The strength or Ryan’s resume is not regular season success. He has only won 10 games once in his five years with the Jets. His reputation is built on postseason upsets and a quality defense that won some games in spite of the offense that he helped run into the ground. Ryan isn’t Tony Dungy, Bill Cowher, or Marty Schottenheimer who year after year after year put forth good records and would never succeed when it counted.
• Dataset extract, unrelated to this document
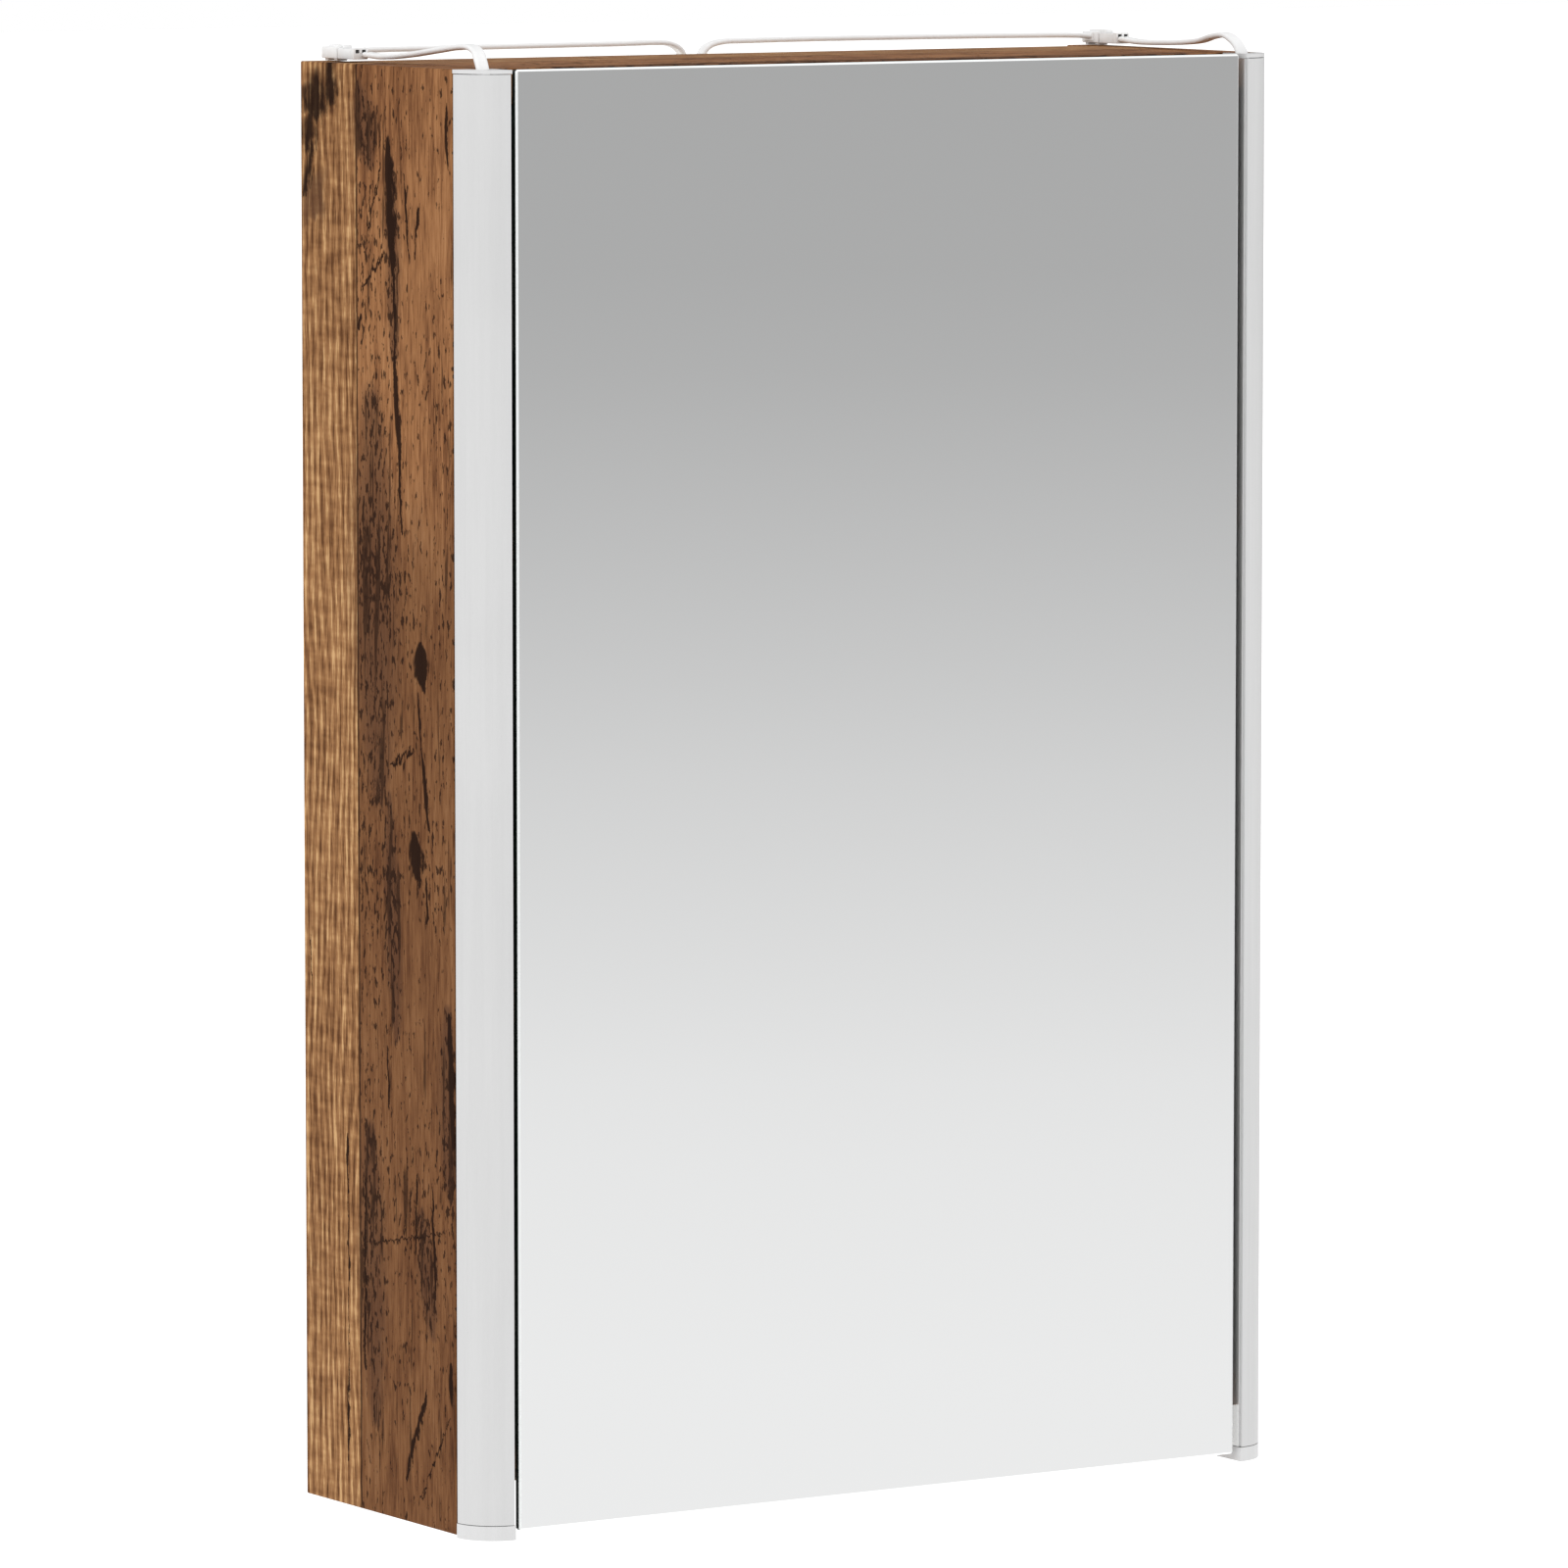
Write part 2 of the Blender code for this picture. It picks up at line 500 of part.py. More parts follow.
def build_door():
    """The mirror pane on its backing board, with bumpers and strike plate, turning about the hinges."""
    door = bpy.data.objects.new("door_axis", None)
    door.location = PIVOT
    bpy.context.scene.collection.objects.link(door)
    block("mirror_pane", (-PANE_HALF, PANE_FRONT, PANE_BOTTOM), (PANE_HALF, PANE_REAR, HEIGHT),
          "mirror", PANE_ARRIS, door)
    front = PANE_REAR + FIT
    rear = front + BACKING_THICK
    block("door_backing", (-PANE_HALF + BACKING_INSET_HINGE, front, PANE_BOTTOM + BACKING_INSET_END),
          (PANE_HALF - BACKING_INSET_FREE, rear, HEIGHT - BACKING_INSET_END), "wood", EDGE_ROUND, door)
    for level, z in board_levels().items():
        start = (PANE_HALF - BUMPER_FROM_EDGE, rear + FIT, z)
        rod(f"bumper_{level}", start, (0, 1, 0), BUMPER_RADIUS, BUMPER_THICK, "clear", door)
    strike_z = shelf_bottoms()[1] - STRIKE_BELOW_SHELF
    block("strike_plate", (INNER - STRIKE_INNER, rear + FIT, strike_z - STRIKE_HALF_HEIGHT),
          (INNER - STRIKE_OUTER, rear + FIT + STRIKE_THICK, strike_z + STRIKE_HALF_HEIGHT), "steel", 0, door)
    catch_front = -SIDE_DEPTH + CATCH_SETBACK
    block("magnet_catch", (INNER - CATCH_INNER, catch_front, strike_z - CATCH_BELOW_STRIKE),
          (INNER - CATCH_OUTER, catch_front + CATCH_DEPTH, shelf_bottoms()[1] - FIT), "white", CATCH_ROUND)
    for name, height in HINGE_HEIGHTS.items():
        build_hinge(name, height, door)


def main():
    """Build the whole cabinet."""
    clear_scene()
    build_boards()
    for side, sign in SIDES.items():
        build_side(side, sign)
        build_keyhole_plate(side, sign)
        build_fixings(side, sign)
        build_lamp(side, sign)
        build_wiring(side)
    build_driver()
    build_door()


main()
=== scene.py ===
"""Looks of a hanging mirror cabinet: old wood print, mirror door, opal LED lamps and their wiring."""
import logging
import math
import random
from dataclasses import dataclass, field
from enum import Enum
from typing import Any, Iterable, Sequence

import bmesh
import bpy
from mathutils import Matrix, Vector


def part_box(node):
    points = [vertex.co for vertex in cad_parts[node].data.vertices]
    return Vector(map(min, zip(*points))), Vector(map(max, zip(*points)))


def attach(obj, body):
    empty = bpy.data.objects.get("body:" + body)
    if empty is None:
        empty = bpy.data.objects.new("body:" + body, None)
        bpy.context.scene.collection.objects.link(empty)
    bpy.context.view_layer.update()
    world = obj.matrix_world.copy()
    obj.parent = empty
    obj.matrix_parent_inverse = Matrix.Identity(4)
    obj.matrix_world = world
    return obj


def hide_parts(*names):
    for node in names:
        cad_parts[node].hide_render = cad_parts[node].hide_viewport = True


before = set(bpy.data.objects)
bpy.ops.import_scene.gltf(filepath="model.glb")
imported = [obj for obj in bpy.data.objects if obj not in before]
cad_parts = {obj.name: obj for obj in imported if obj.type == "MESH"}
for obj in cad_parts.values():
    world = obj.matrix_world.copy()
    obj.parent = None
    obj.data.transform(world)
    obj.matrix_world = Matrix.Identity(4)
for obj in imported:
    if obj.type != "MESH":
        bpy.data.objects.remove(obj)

LOG = logging.getLogger("cabinet")
MM = 0.001
CARCASS = "carcass"
DOOR = "door"
SIDES = {"left": -1, "right": 1}
Colour = tuple[float, float, float]
Point = tuple[float, float, float]
Stroke = tuple[tuple[float, float], tuple[float, float], float]

# Route points of each lead, in millimetres, at the middle of its section
LAMP_LEAD_POINTS: dict[str, list[Point]] = {
    "left": [(-184.6, -30.4, 603.2), (-182.8, -42, 602.6), (-180.0, -57, 603.8), (-178.6, -74, 605.8),
             (-178.6, -92, 607.8), (-179.6, -104, 608.4), (-181.8, -114, 606.6), (-184.6, -121, 603.2),
             (-186.6, -126.4, 598.6), (-187.2, -128.6, 593.6)],
    "right": [(193.0, -30.4, 603.2), (192.4, -44, 602.4), (190.8, -62, 602.6), (189.2, -80, 603.2),
              (187.8, -96, 604.4), (187.2, -107, 606.6), (187.4, -116, 607.2), (188.0, -122.6, 604.0),
              (188.2, -126.6, 599.0), (188.2, -128.6, 593.6)],
}
SUPPLY_LEAD_POINTS: dict[str, list[Point]] = {
    "left": [(-183.6, -9.4, 603.8), (-170, -9.4, 604.3), (-130, -9.4, 604.5), (-80, -9.4, 604.7),
             (-50, -9.4, 604.8), (-32, -9.4, 605.0), (-25, -9.4, 604.4), (-20.2, -9.4, 602.0),
             (-18.2, -9.4, 598.0), (-17.8, -9.4, 592), (-17.8, -9.4, 575), (-17.8, -9.4, 540.4)],
    "right": [(189.1, -9.4, 604.0), (176, -9.4, 604.6), (130, -9.4, 605.0), (80, -9.4, 605.2),
              (40, -9.4, 605.2), (12, -9.4, 605.0), (1.6, -9.4, 604.8), (-5.4, -9.4, 603.2),
              (-8.8, -9.4, 599.8), (-9.9, -9.4, 594), (-10.0, -9.4, 575), (-10.0, -9.4, 540.4)],
}


class Run(Enum):
    """The way a board's grain runs, and the axis across it."""

    UPRIGHT = ("Z", "Y")
    LENGTHWISE = ("X", "Y")
    UPRIGHT_WIDE = ("Z", "X")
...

That said the same risk is there with Ryan as there was with these three, with the system that will be run if Ryan is the head coach. Schottenheimer never won. Dungy won one time despite lucking into a job with Peyton Manning. Cowher was the only one whose system itself produced a Super Bowl winner, and that was once in 15 tries. All told it was a great deal of regular season success and a great deal of heartache in the playoffs. Just based on what we have seen the expectation has to be that Ryan can be a bit more Coughlin than Dungy. Ryan can get his team hot at the right times, despite very inconsistent play, and win a Super Bowl. From what we have seen with those upsets early in his coaching career and to a lesser extent the wins over Tom Brady and Drew Brees this season it is an argument that can at least be made.

If that argument is compelling enough than by all means keep Rex Ryan. But in this day and age I have a hard time believing that someone who has done nothing but feed on the bottom and get blown out by the top for the last two seasons is going to be given the type of team he needs to work with to get the most out of him and the team. For what its worth this is the same approach the Ravens more or less employed with Brian Billick when they realized his attempts to develop an offense were killing the team and they signed an ancient Steve McNair in 2006. It worked for one season before McNair broke down and Billick was promptly fired.    Do Jets fans want to have to wait another two or three seasons to completely turn the page the way the Ravens did?  I don’t and I doubt too many others want to either.